For a man who professes to dislike the internet so much, Stewart Lee is an ardent fan on one of its trendiest aspects: the meme.
is act is almost entirely based around the recurrence of motifs: building them up in the audience’s mind and returning back to them again and again, hoping that the growing conspiracy of insider knowledge that he creates in the auditorium will repay with bigger laughs with every reoccurence.
The most wicked part of this conceit is that Lee is so naked in its pursuit – actively bragging about the emptiness of his show while taking close to £20 a seat from a near-sell out Theatre Royal crowd – and that the audience loved it.
So he gets away with a show that has Scooby Doo, self-aggrandising shop names, and the acts of other comics as its main themes, and does so with enviable panache, deceitful confidence and a still-growing fan base after more than two decades as a professional comedian.

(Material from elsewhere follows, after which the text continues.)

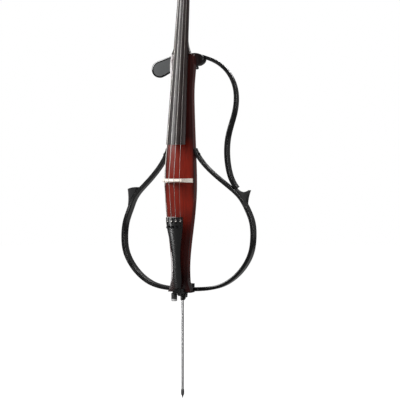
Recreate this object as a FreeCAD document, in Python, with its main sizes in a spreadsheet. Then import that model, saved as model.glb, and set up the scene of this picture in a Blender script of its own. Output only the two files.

He can do this because as well as pursuing an almost Platonic study of comedy he is very funny. Alongside the metaphysical dispositions there are very good gags, both of the bold, crude kind, and slow burning jokes that take hold after a few cogs have turned in the listener’s head.
Lee made much of his previous visits to Norwich at the Art Centre and the Playhouse, and was perhaps too close with an observation that his style of comedy works better in smaller venues. It deserves Theatre Royal-sized audiences and their big belly laughs though.